To the editor: Nancy Stuart's recent letter really resonated with me.

I just returned from an 18-day trip (taking care of family business) to Lake Jackson, Texas, a town of 25,000 and home to one of Dow Chemical's largest chemical plants.

Like Tennessee, Texas has restrictive and regressive policies regarding reproductive rights and treatment for the incarcerated. Texas also has a "Wild West" atmosphere regarding gun ownership — laws that allow its citizens to mostly carry guns wherever they choose. But what disturbed me were the observations I made regarding the culture. Some things (like Ms. Stuart) I found "eye-opening" and "disheartening":

1. Minimal acknowledgement of the climate crisis. Little effort to recycle or reduce the use of plastic. I saw scant evidence of solar panels. Despite Texas being sunny and having ample land, I see more solar fields in the Berkshires than I did in Texas. And, in Texas, the bigger (and less fuel-efficient) your vehicle is, the better; hybrid vehicles are few and far between.

2. Minimal accessibility to quality journalism. One Sunday, I spent 30 minutes searching for a Houston Chronicle to purchase. And, forget about a New York Times. I only need go to one of three small country stores 15 minutes from my home to purchase (along with an Eagle) an assortment of award-winning newspapers. While Lake Jackson isn't a "food desert," I felt it was an intellectual one.

3. The honoring of a slave holder. Abner Jackson (after which Lake Jackson and a major thorough are named) is notable (unlike Jefferson and Washington) for no other reason than he owned the plantation on which Lake Jackson was built.

4. Rampant COVID misinformation. I met folks who believed (even some health care providers) that the vaccine was developed using newly aborted fetal tissue.

5. Widespread adoration for Donald Trump. An investment app promoted by the former president was recommended because "everything he ( Trump) touches turns to gold."

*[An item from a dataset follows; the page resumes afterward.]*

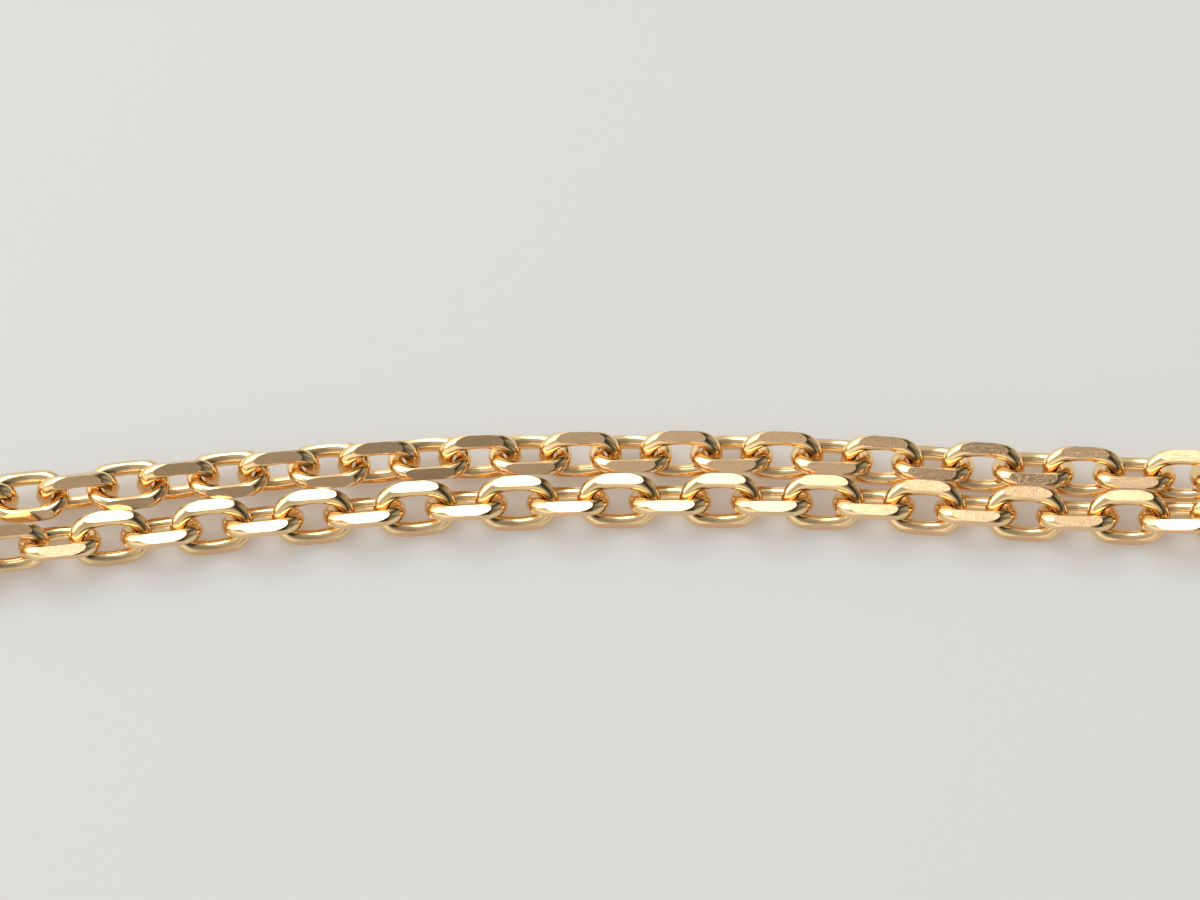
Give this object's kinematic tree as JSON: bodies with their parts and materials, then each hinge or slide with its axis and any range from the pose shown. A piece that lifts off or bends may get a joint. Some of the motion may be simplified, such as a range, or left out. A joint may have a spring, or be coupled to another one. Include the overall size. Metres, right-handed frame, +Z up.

I realize there are folks in Massachusetts who are climate and COVID deniers and devotees of Mr. Trump. Thankfully, those folks are the minority. Here, we value science, education and environment, and promote and protect those values. In Texas, everything takes a back seat to the pursuit of money.

Thank you, Ms. Stuart, for articulately expressing why you feel "lucky" to live in Massachusetts. I feel exactly the same way.